There's not a set level of knowledge required and the world of football is very varied. I have a good knowledge of English football and players across all four divisions. Some people only really get involved in the Premiership and Champions League (Again, I regard these with a certain sense of moral superiority - they'll disappear as soon as Sky pulls the financial plug), and there are some fans who have a far greater knowledge of international and foreign football than I (those I doff a reverential cap to in the knowledge stakes). However, I am happy to have a discussion with any of these people, because they've made the effort to expand their knowledge in some way. They haven't just been told what to think by the press or thick mates who know as little as they do.

This is arrogance on my part, I realise. A presumed intelligence for which there is no actual qualification or proof. However I know, with the certainty that literature or music afficianados know when they speak to me, who knows their spuds and who is an unworthy bluffer. And I simply cannot and will not enter a serious conversation with someone like that on MY subject. Arrogant? Certainly. But that's how it is. There's an adults table and a kids table happening here. Know your bloody place.

Sunday, 6 June 2010

Guns n Stuff

I flicked through the news channels the other day and got briefly distracted by a Fox News Report on the Cumbrian killings last week.

As you'd expect from the Murdoch subsidiary, it was packed with hyperbole and low on fact or context, and, as is their wont, they discussed with an "expert" the ramifications had the incident occurred in the U.S. instead of the Lake District.

The expert, named Bob, was dressed partially in camoflage and had a beard and sunglasses. And a cap. His qualification for comment was that he ran a local National Rifle Association branch. He postulated that the incident would never have happened in the States because, and I quote, "somebody woulda hadda gun and somebody woulda put the guy down."

To be fair to Bob, he is undoubtedly correct. In America, spree killings (outside of high schools) whilst not-uncommon, are almost always short-lived, precisely because there is always someone to stop the perpetrator. Derek Bird was so deadly because he possessed a weapon that nobody else did. 12 people died here and in the U.S. the probability is that far fewer would.

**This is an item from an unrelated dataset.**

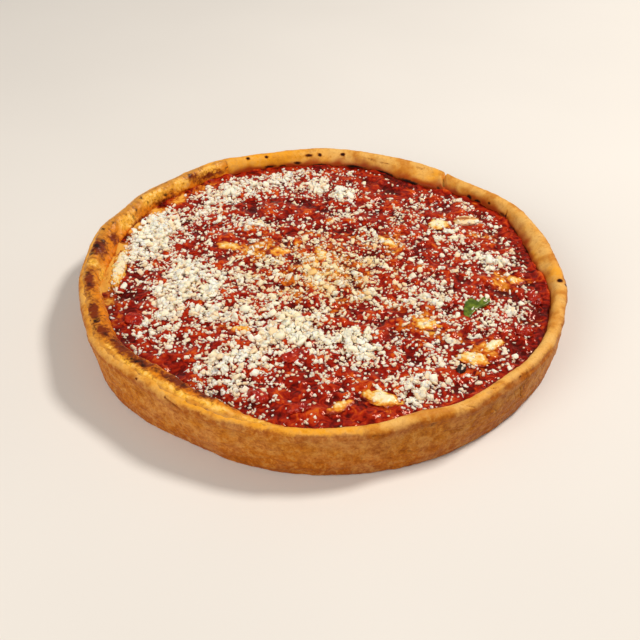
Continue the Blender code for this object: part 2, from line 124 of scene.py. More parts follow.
# Marks, as (azimuth, across, half-length, half-width, strength) in degrees and millimetres
BURNT_SPOTS = (
    (113.5, -2.2, 1.4, 1.0, 1.2), (108.0, -3.0, 1.3, 0.9, 1.2), (107.2, -9.8, 4.0, 0.9, 1.2),
    (103.2, -10.4, 3.0, 0.8, 1.0), (98.8, -9.0, 3.0, 0.9, 1.3), (95.0, -4.8, 3.0, 0.8, 0.9),
    (91.8, -4.8, 1.4, 0.9, 1.1), (85.0, -4.0, 1.6, 0.9, 1.2), (76.0, -4.5, 4.0, 0.7, 0.5),
    (71.8, -5.2, 5.0, 0.7, 0.5), (61.0, -3.2, 4.0, 0.7, 0.4), (92.0, -10.6, 8.0, 0.9, 1.1),
    (81.0, -10.8, 9.0, 0.9, 1.2), (71.0, -10.8, 9.0, 1.0, 1.4), (62.0, -10.6, 8.0, 1.1, 1.6),
    (42.5, -9.5, 2.0, 1.5, 1.5), (39.5, -10.4, 2.6, 1.6, 1.6), (35.8, -7.5, 1.1, 0.9, 1.2),
    (29.5, -9.4, 6.0, 1.2, 0.7), (-6.0, -0.5, 1.8, 1.6, 1.6), (-7.2, 3.2, 1.1, 1.0, 1.1),
    (-132.5, 3.5, 0.9, 0.7, 1.0), (-44.6, 3.0, 1.4, 0.8, 0.5), (-42.6, 14.0, 0.8, 5.0, 0.5),
    (22, -10.6, 8.0, 1.0, 0.9), (12, -10.8, 9.0, 1.0, 1.1), (3, -10.6, 5.0, 1.0, 1.0),
    (-14, -9.0, 5.0, 0.9, 0.7), (52.4, -9.6, 2.6, 1.4, 0.8), (-24, -9.4, 6.0, 0.9, 0.8),
    (-33, -9.0, 6.0, 0.9, 0.8), (-41, -8.6, 5.0, 0.8, 0.6),
)
OILY_STRETCHES = (
    (-112, 26, 1.1), (170, 46, 1.0), (140, 25, 0.9), (104, 14, 1.0), (55.5, 3, 1.0), (-2, 3.5, 1.3),
    (48, 3, 0.5), (-88, 12, 0.7), (-52, 9, 0.7),
)
OIL_REACH = 5.5
OIL_WANDER = 1.5
OIL_WANDER_LENGTH = 5 * MM

# How far up the wall the sauce stained it, and where higher, as (azimuth, half-width, amount)
STAIN_REACH = 4.5
STAIN_WANDER = 2.2
STAIN_WANDER_LENGTH = 6 * MM
STAINS = ((52, 3, 4.0), (37, 6, 2.0), (20, 8, 2.5), (-2, 4, 3.0), (-20, 8, 1.5), (78, 25, 1.5))


def smooth(low, high, value):
    """0 below low, 1 above high, and an even curve between."""
    share = min(1.0, max(0.0, (value - low) / (high - low)))
    return share * share * (3 - 2 * share)


@lru_cache(maxsize=None)
def bumps(azimuth, table):
    """The sum of a table's bumps at an azimuth in radians, in metres."""
    total = 0.0
    for centre, half_width, amount in table:
        away = (math.degrees(azimuth) - centre + 180) % 360 - 180
        total += amount * MM * math.exp(-((away / half_width) ** 2))
    return total


def polar(radius, azimuth, height):
    return Vector((radius * math.cos(azimuth), radius * math.sin(azimuth), height))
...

What Bob, and of course, Fox News, failed to do is address the realities and motives behind the attack, and indeed, spree killings in general. Spree Killings are catagorised as random attacks where the killer acts out of anger and without premeditation and has little thought for the victims identities. The killer traditionally has a mental breakdown or episode and then their anger or rage explodes in a violent, destructive and short-lived burst, which is what appears to have happened here. Certainly the initial victims of Derek Bird were targetted, as he had rowed with his brother over a will dispute and after killing him, he went to the solicitor handling the will and killed him as well. After this however, everything points to randomness. He'd snapped, killed and just killed again, his anger and life imploding upon himself.

The fact is that people have breakdowns of various types and severities all the time, whichever country they live in. A proportion of those will react violently. The difference is that in England, when people have said breakdown and react violently they reach for a knife because only 5% of the population have access to a firearm. Knives, whilst deadly, are less effective because of the physics of having to attack someone up close where they will be able to fight back. In the U.S. where 85% have access to a firearm, when people have a violent breakdown they're far more likely to use a gun, an entirely more lethal, efficient and repetative alternative.

Bob and Fox were postulating for the relaxation of gun laws in our country in the interests of protection. I'd argue that the fact that we only seem to suffer one gun-based spree killing every decade or so (Hungerford and Dunblane being the obvious examples) points to the fact that we've got the balance right, and if anything a tightening of gun laws seems more appropriate. More people may die per spree-killing incident in the UK, but in terms of where you would feel safer to live it is apparantly 1,200x more likely that you will die from a firearms related incident in the U.S. than here. I'll take those odds and leave the guns away from the general population if it's all the same to you.